In and advisory, the Department of Homeland Security’s Industrial control System (ICS) CERT said that it doesn’t believe the Flame malware targets industrial control systems (ICS) or SCADA systems, but the group advised critical infrastructure owners to be on alert.
The advisory, issued Wednesday, describes Flame (aka sKy WIper) as complex malware with many features for spreading and stealing information. However, the agency said it has no evidence that Flame “specifically targets industrial control systems (ICS).” The alert also throws cold warning on speculation by some that Flame has similar origins to both the Stuxnet and DuQu worms.
“Initial analysis by the CrySyS team indicates that SKyWIper has few similarities when compared to Duqu and Stuxnet,” the alert reads, citing important early analysis by CrySys Lab at the Budapest University of Technology and Economics.

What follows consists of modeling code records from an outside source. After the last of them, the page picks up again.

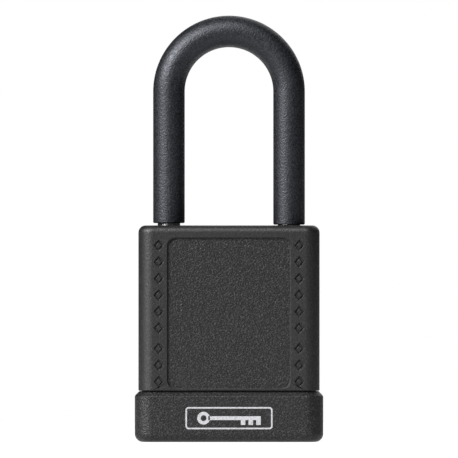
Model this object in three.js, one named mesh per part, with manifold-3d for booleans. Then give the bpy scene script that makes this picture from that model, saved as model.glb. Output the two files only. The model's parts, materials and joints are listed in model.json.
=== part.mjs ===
// A safety padlock: an aluminium lock body in a plastic cover and a plastic bottom cap, a long steel
// shackle in a sheath, and a six-pin cylinder whose cam drives two locking balls.
//
// Millimetres, +Z up. The origin is the middle of the bottom face, the front is towards -Y, the
// shackle's long leg (the heel) is at -X and its short leg (the toe) at +X.
// The model stands closed, with the cylinder turned to its open position: the key pins point to +Y
// and the balls are drawn in. A turn of -90 degrees about +Z locks it.

import * as THREE from "three";
import { mergeVertices } from "three/addons/utils/BufferGeometryUtils.js";
import Module from "manifold-3d";

const wasm = await Module();
wasm.setup();

// ---- Driving dimensions -------------------------------------------------------------------------

// Plastic shells.
const COVER_WIDTH = 40;
const COVER_DEPTH = 21;
const COVER_BOTTOM = 11.3;
const COVER_TOP = 47.8;
const COVER_CORNER = 3.2;
const COVER_EDGE = 1.6;
const CAP_WIDTH = 41.6;
const CAP_DEPTH = 22.6;
const CAP_TOP = 11;
const CAP_CORNER = 3.8;
const CAP_EDGE = 1.8;
const CAP_CHAMFER = 0.9;
const CAP_FLOOR = 1.8;
const POCKET_WIDTH = 37.6;
const POCKET_DEPTH = 18.2;
const POCKET_CORNER = 2.5;
const POCKET_TOP = 46.3;
const LEG_HOLE_RADIUS = 2.95;
const KEY_OPENING_RADIUS = 6.4;
const KEY_OPENING_RIM = 0.7;

// The cover's lip stands inside a rebate in the cap and closes the seam between them.
const LIP_WIDTH = 38.6;
const LIP_DEPTH = 19.2;
const LIP_CORNER = 3;
const LIP_BOTTOM = 9.6;
const REBATE_WIDTH = 39;
const REBATE_DEPTH = 19.6;
const REBATE_CORNER = 3.2;
const REBATE_BOTTOM = 9.3;

// Sunk label field, the same on the front and the back.
const LABEL_WIDTH = 27.3;
const LABEL_BOTTOM = 11.75;
const LABEL_TOP = 45.1;
const LABEL_CORNER = 1.9;
const LABEL_SINK = 0.5;

// Snap beads inside the shells, and their grooves in the lock body.
const BEAD_LENGTH = 23;
const BEAD_HEIGHT = 0.6;
const BEAD_REACH = 8.6;
const CAP_BEAD_Z = 6.1;
const COVER_BEAD_Z = 14.1;
const GROOVE_LENGTH = 24;
const GROOVE_HEIGHT = 1.2;
const GROOVE_FLOOR = 8.3;

// Lock body.
const BODY_WIDTH = 37;
const BODY_DEPTH = 17.6;
const BODY_BOTTOM = 2.1;
const BODY_TOP = 46;
const BODY_CORNER = 2.2;

// Shackle.
const LEG_X = 13.3;
const BOW_Z = 77.45;
const STEEL_RADIUS = 2.5;
const LEG_BORE_RADIUS = 2.75;
const SHEATH_RADIUS = 3.5;
const SHEATH_BORE_RADIUS = 2.8;
const SHEATH_HEEL_END = 48.3;
const SHEATH_TOE_END = 47.95;
const LIFT = 14;
const TOE_BOTTOM = 34.4;
const TOE_BORE_BOTTOM = 34;
const HEEL_BOTTOM = 11.9;
const HEEL_HEAD_TOP = 14.9;
const HEEL_NECK_TOP = 31.6;
const HEEL_NECK_RADIUS = 1.75;
const HEEL_BORE_BOTTOM = 5;

// Locking balls and the cam that moves them.
const BALL_RADIUS = 2.38;
const BALL_Z = 39;
const BALL_OPEN_X = 8.25;
const BALL_LOCKED_X = 9.6;
const BALL_BORE_RADIUS = 2.65;
const NOTCH_RADIUS = 2.6;
const CAM_RADIUS = 7;
const CAM_BOTTOM = 35.6;
const CAM_TOP = 42.7;
const CAM_CLEARANCE = 0.15;
const CAM_CHAMBER_TOP = 43.2;

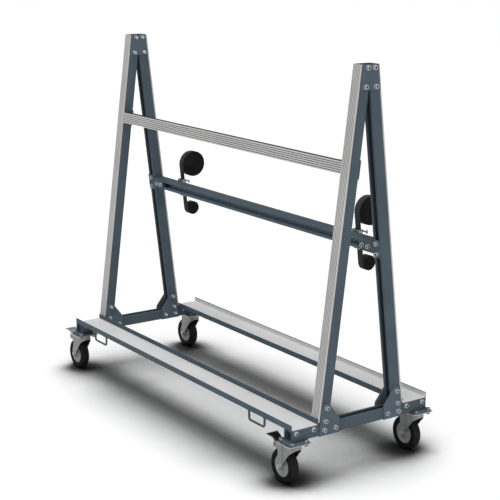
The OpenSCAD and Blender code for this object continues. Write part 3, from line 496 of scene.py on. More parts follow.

Neither ICS-CERT nor the larger US-CERT organizations have received any reports of Flame infections – not surprising given the low number of infections and the malware’s concentration in two countries: Iran and Hungary.
DHS advised organizations that are ICS operators and critical infrastructure operators to isolate control systems from the Internet, and to minimize their exposure to any larger network, and to deploy both firewalls and anti malware software to protect them.
Others, notably researchers at Kaspersky Lab, have suggested that both Flame and Stuxnet may be of a similar origin, even though they are separate programs. Among other things, Flame took advantage of many of the same software vulnerabilities used by Stuxnet. And, like Stuxnet, Flame was capable of spreading both by USB, and by exploiting vulnerable network file shares and printers.